◆ Task directions: Output the full listing word for word.

[START Data provided]

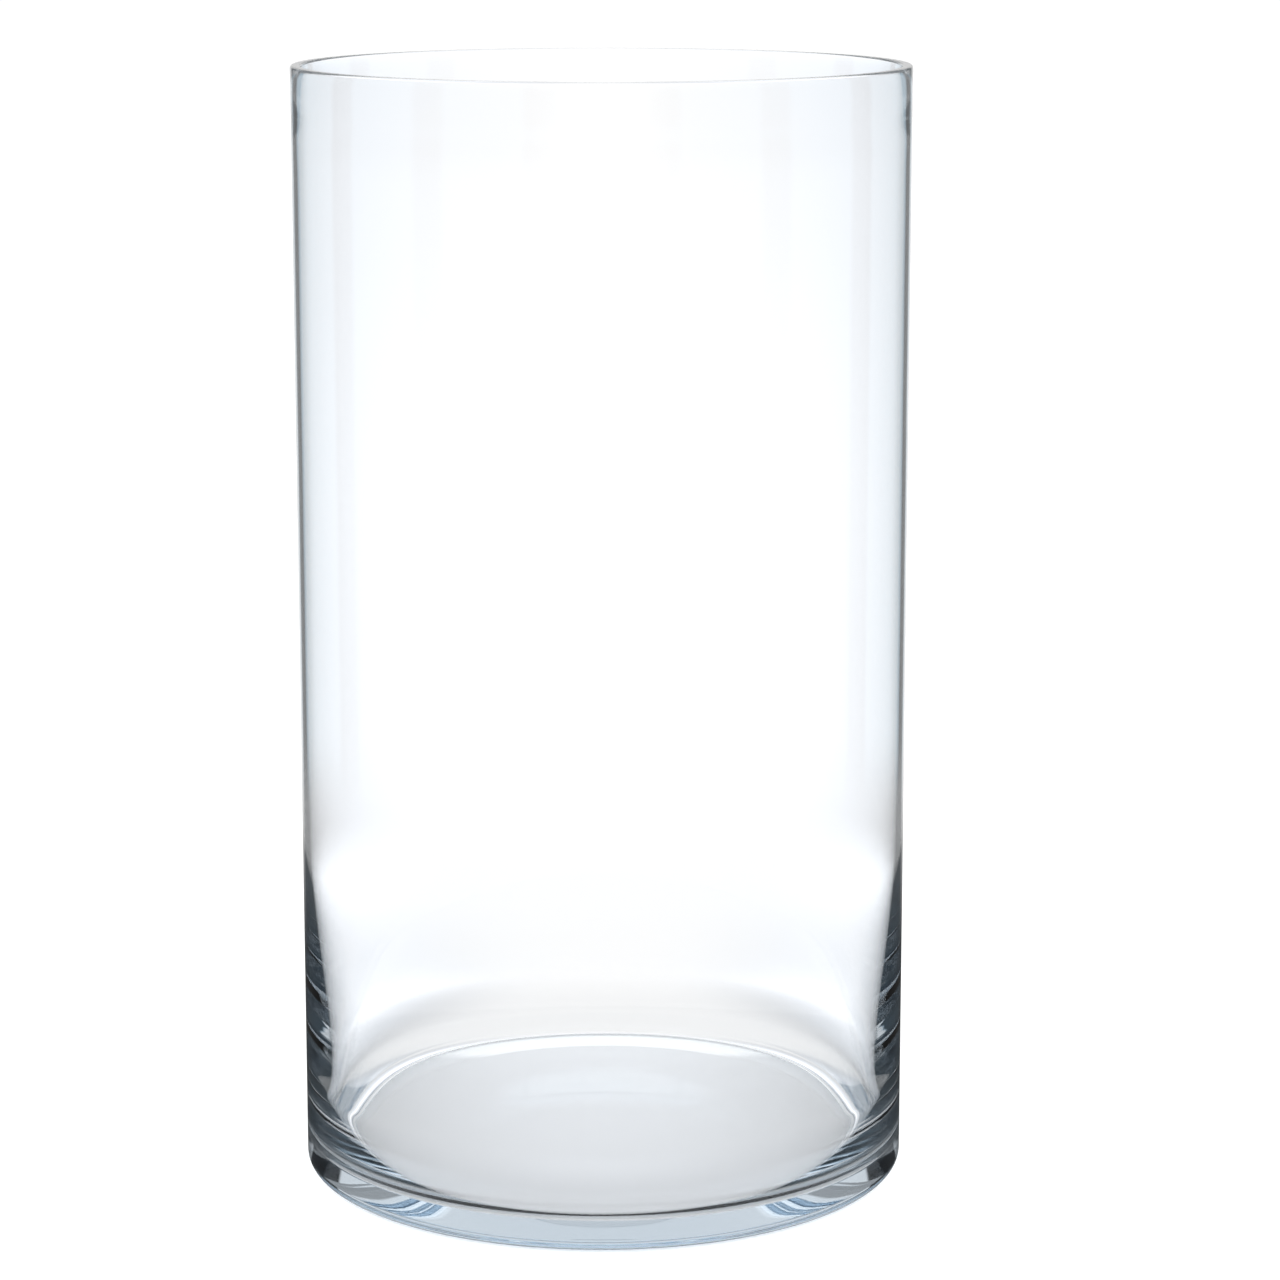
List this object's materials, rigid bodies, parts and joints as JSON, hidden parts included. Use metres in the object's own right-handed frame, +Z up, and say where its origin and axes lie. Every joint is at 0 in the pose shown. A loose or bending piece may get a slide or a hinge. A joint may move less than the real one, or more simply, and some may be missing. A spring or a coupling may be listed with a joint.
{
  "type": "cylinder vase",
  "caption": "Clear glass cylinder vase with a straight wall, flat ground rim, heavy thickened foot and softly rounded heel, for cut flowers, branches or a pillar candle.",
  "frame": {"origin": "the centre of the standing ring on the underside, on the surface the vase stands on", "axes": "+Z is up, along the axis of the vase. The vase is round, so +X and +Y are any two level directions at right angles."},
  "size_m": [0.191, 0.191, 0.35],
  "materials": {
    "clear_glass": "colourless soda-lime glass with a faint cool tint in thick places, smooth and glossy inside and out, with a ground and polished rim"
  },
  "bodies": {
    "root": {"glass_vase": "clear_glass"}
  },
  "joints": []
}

[END Data provided]

◆ Solved problem:
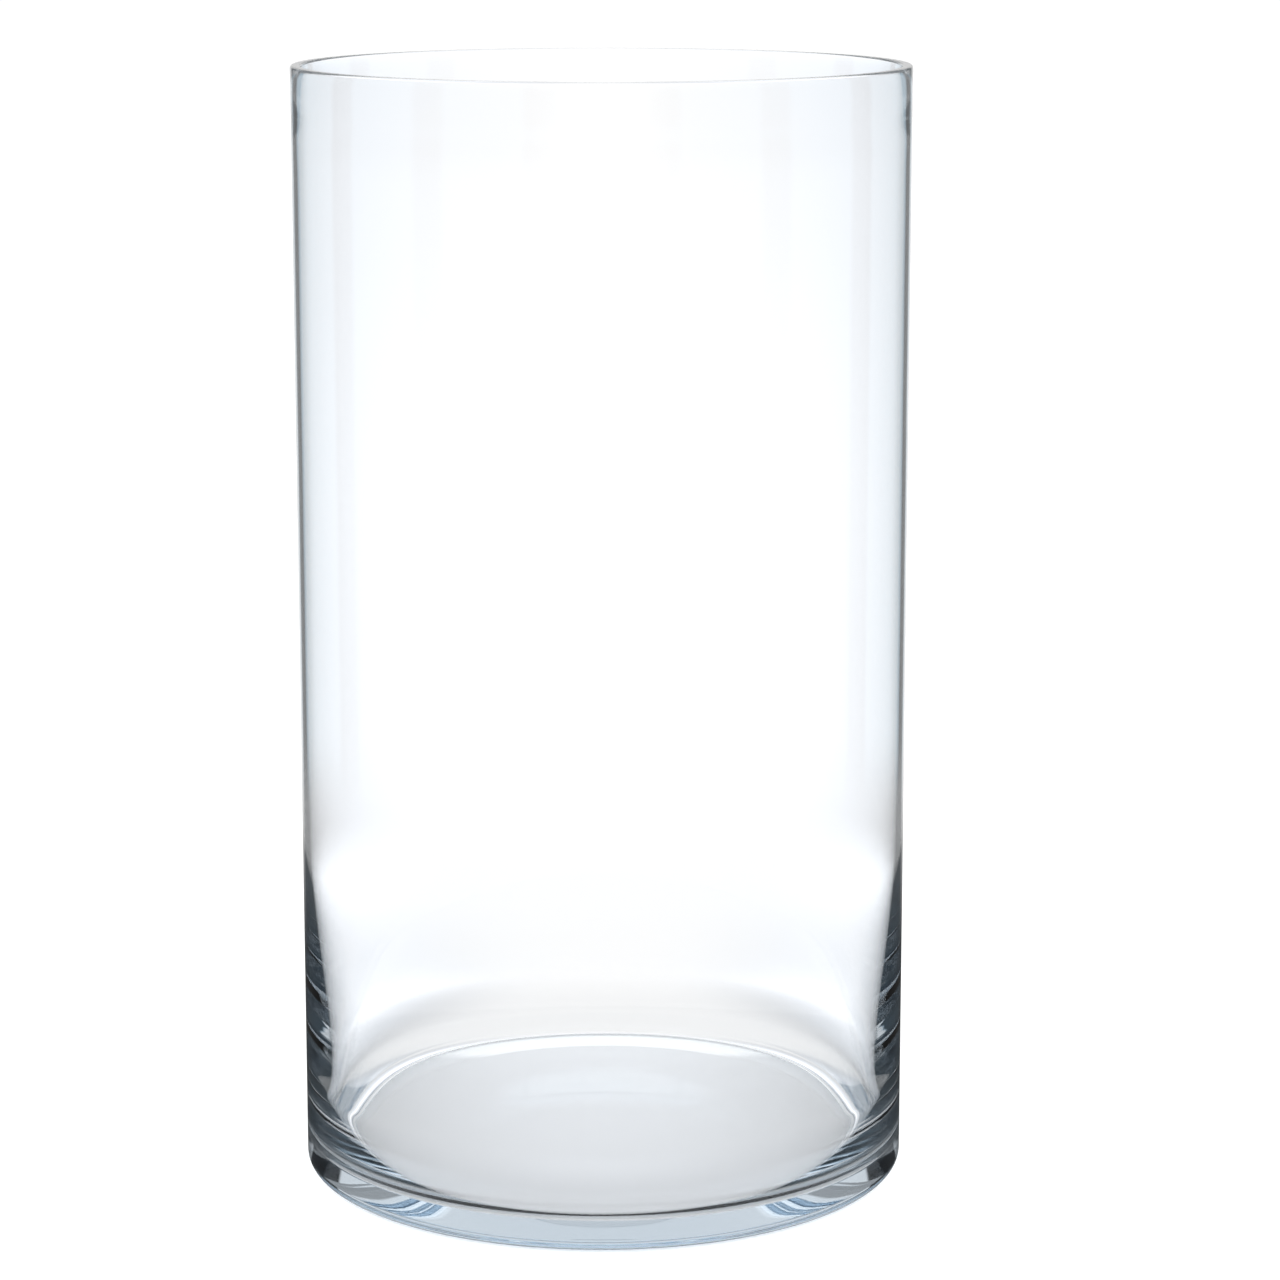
List this object's materials, rigid bodies, parts and joints as JSON, hidden parts included. Use metres in the object's own right-handed frame, +Z up, and say where its origin and axes lie. Every joint is at 0 in the pose shown. A loose or bending piece may get a slide or a hinge. A joint may move less than the real one, or more simply, and some may be missing. A spring or a coupling may be listed with a joint.
{
  "type": "cylinder vase",
  "caption": "Clear glass cylinder vase with a straight wall, flat ground rim, heavy thickened foot and softly rounded heel, for cut flowers, branches or a pillar candle.",
  "frame": {"origin": "the centre of the standing ring on the underside, on the surface the vase stands on", "axes": "+Z is up, along the axis of the vase. The vase is round, so +X and +Y are any two level directions at right angles."},
  "size_m": [0.191, 0.191, 0.35],
  "materials": {
    "clear_glass": "colourless soda-lime glass with a faint cool tint in thick places, smooth and glossy inside and out, with a ground and polished rim"
  },
  "bodies": {
    "root": {"glass_vase": "clear_glass"}
  },
  "joints": []
}